How to find the most left point in a Triangle?

Question

I have this problem: I have this class named Point:

class Point {
private double x;
private double y;

public Point(final double x, final double y) {
    this.x = x;
    this.y = y;
}

public double getX() {
    return x;
}

public double getY() {
    return y;
}

}

I have a class Triangle:

class Triangle {
private Point a;
private Point b;
private Point c;

public Triangle(Point a, Point b , Point c){
    this.a = a;
    this.b = b;
    this.c = c;
}

@Override
public double area() {
    double area = (a.getX() * (b.getY()- c.getY()) +
            b.getX() * (c.getY() - a.getY()) + c.getX() * (a.getY() - b.getY())) / 2.0;
    return Math.abs(area);
}

@Override
public String pointsToString() {
    return "("+a.getX()+","+a.getY()+")"+"("+b.getX()+","+b.getY()+")"+"("+c.getX()+","+c.getY()+")";
}

public String toString() {
    return this.getClass().getSimpleName() + "[" + pointsToString() + "]";
}

@Override
public Point leftmostPoint() {
    return null;
}

}

The question is how to find the leftmost point in the Triangle ?
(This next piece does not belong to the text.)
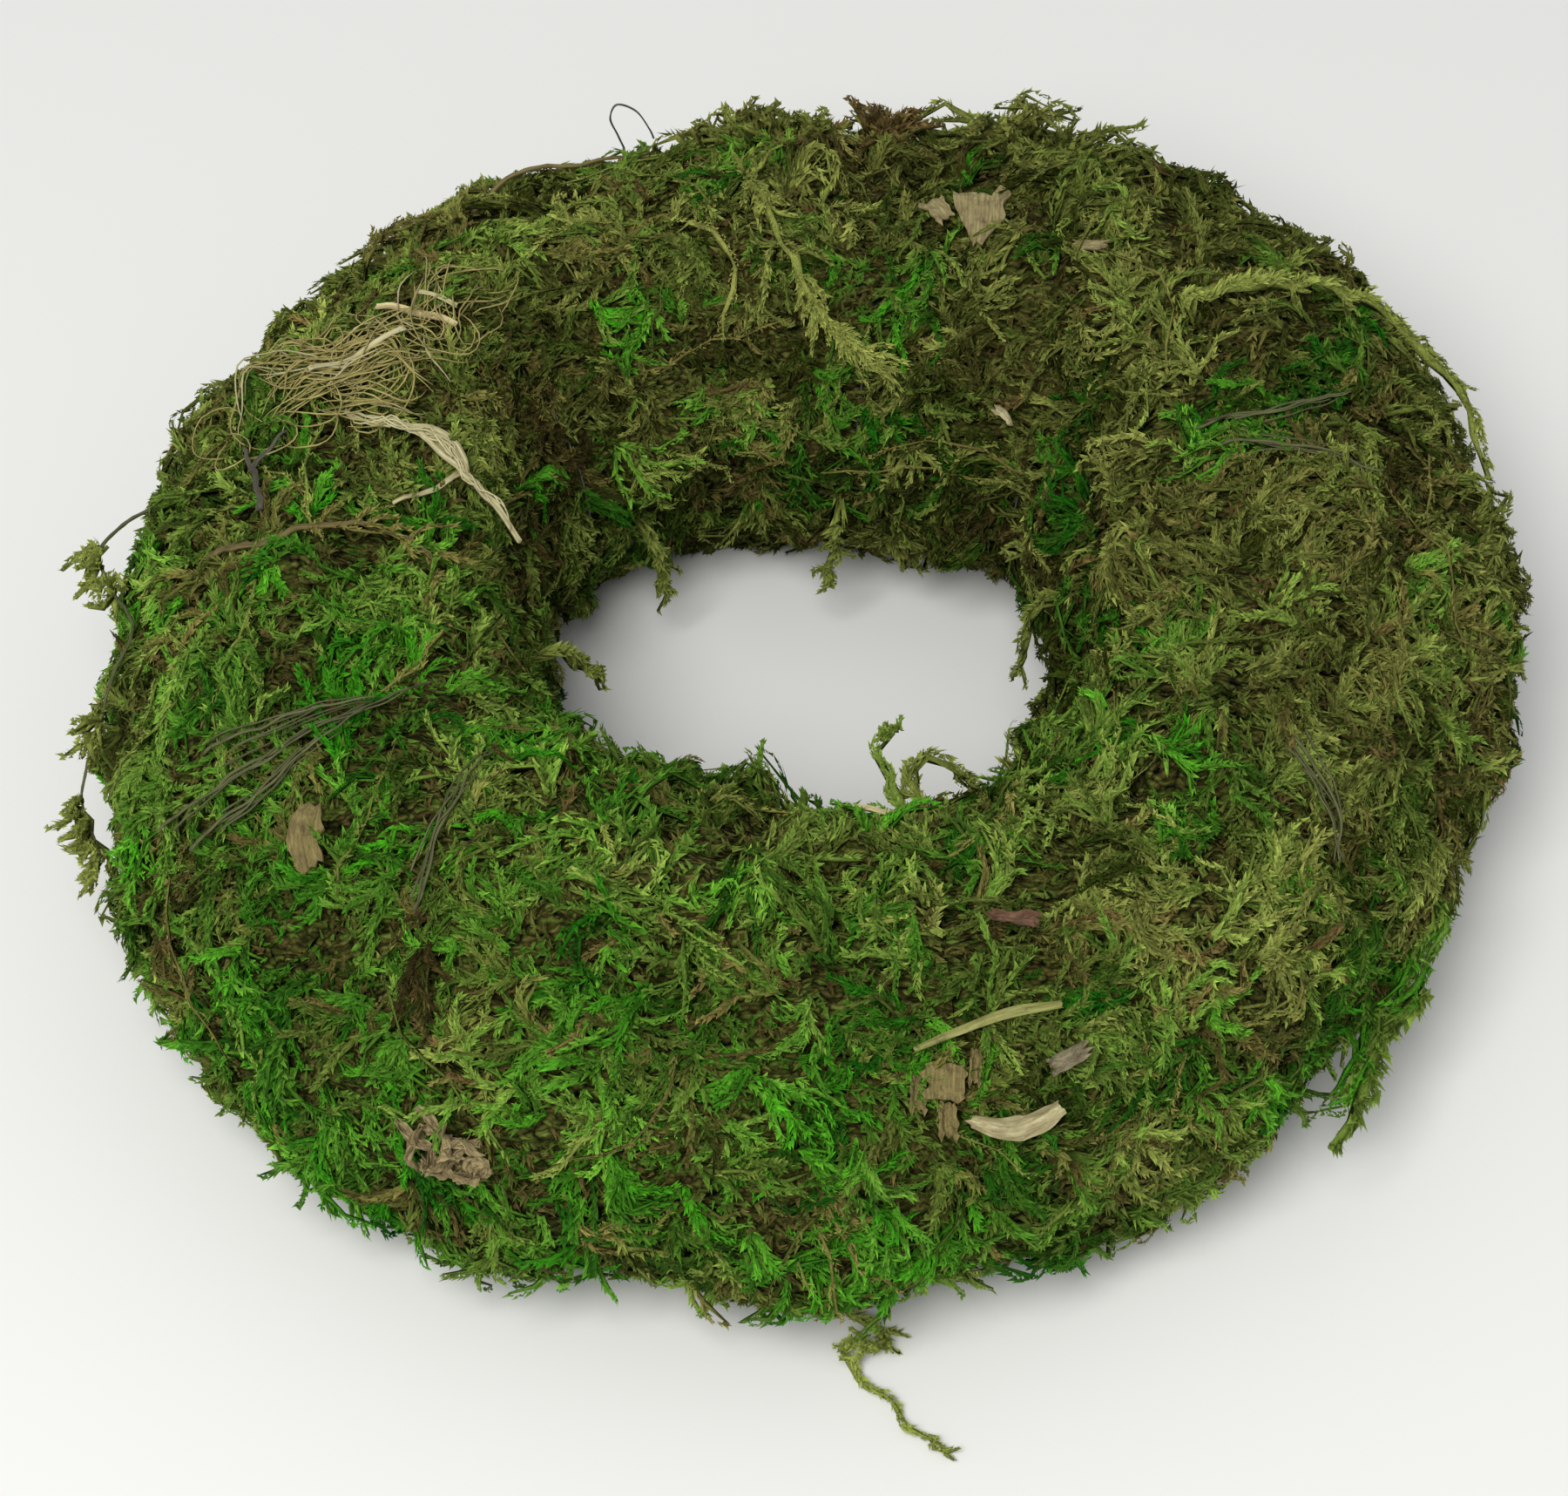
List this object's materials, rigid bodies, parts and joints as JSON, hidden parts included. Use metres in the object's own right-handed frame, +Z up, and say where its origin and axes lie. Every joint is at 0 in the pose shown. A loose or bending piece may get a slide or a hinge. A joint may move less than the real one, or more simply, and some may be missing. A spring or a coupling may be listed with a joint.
{
  "type": "moss wreath",
  "caption": "Round moss wreath: a straw ring wrapped in wire-bound pads of shaggy olive and green moss, with loose straw, twigs, bark flakes, a dead leaf and trailing moss strands.",
  "frame": {"origin": "middle of the whole wreath in plan, loose strands counted, on the surface it lies on", "axes": "+Z up along the wreath's axis, away from the surface; -Y towards the viewer, where one strand trails out; +X to the viewer's right"},
  "size_m": [0.2583, 0.264, 0.0828],
  "materials": {
    "moss": "matte",
    "straw": "satin",
    "tan_flake": "matte",
    "cream": "satin",
    "pink": "matte",
    "dark_stem": "matte",
    "brown_twig": "matte",
    "dead_leaf": "matte",
    "wire": "satin",
    "twine": "matte"
  },
  "bodies": {
    "root": {"straw_ring": "straw", "ring_twine": "twine", "moss_pad_01": "moss", "moss_pad_02": "moss", "moss_pad_03": "moss", "moss_pad_04": "moss", "moss_pad_05": "moss", "moss_pad_06": "moss", "moss_pad_07": "moss", "moss_pad_08": "moss", "moss_pad_09": "moss", "moss_pad_10": "moss", "moss_pad_11": "moss", "moss_pad_12": "moss", "binding_wire": "wire", "forked_stalk": "straw", "short_straw": "straw", "fan_flake": "tan_flake", "side_flake": "tan_flake", "small_flake": "tan_flake", "straw_bit": "cream", "front_flake": "tan_flake", "straw_strip": "straw", "cream_shaving": "cream", "pink_flake": "pink", "brown_flake": "tan_flake", "hole_straw": "straw", "red_leaf_bit": "pink", "dead_leaf": "dead_leaf", "dry_grass": "straw", "dark_twig": "dark_stem", "brown_twig": "brown_twig", "left_sprig": "moss", "twig_arch": "brown_twig", "knotted_strand": "moss", "right_strand": "moss", "moss_plume": "moss", "thin_strand": "moss", "dark_stem_left_1": "dark_stem", "dark_stem_left_2": "dark_stem", "dark_stem_left_3": "dark_stem", "dark_stem_front": "dark_stem", "dark_stem_right_1": "dark_stem", "dark_stem_right_2": "dark_stem", "dark_stem_low": "dark_stem", "hole_hook": "moss", "hole_arch": "moss", "hole_sprig_1": "moss", "hole_sprig_2": "moss", "hole_sprig_3": "moss", "hole_sprig_4": "moss", "top_tuft_1": "moss", "top_tuft_2": "moss", "top_tuft_3": "moss", "top_tuft_4": "moss", "loose_flap": "moss", "trailing_strand": "moss"}
  },
  "joints": []
}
I should realize the method leftmostPoint(). The method leftmostPoint() should return leftmost point of the Triangle: the one having the least X coordinate and if there are many leftmost points, return any of them.

Answer 1

Think about how triangles work. The leftmost point (or one of them, if there are more than one) must be one of the 3 corners. So, it's a, b, or c.

Just compare a to b, and then the winner of that to c, and return the winner of that.

Answer 2

the least X coordinate of a Triangle will work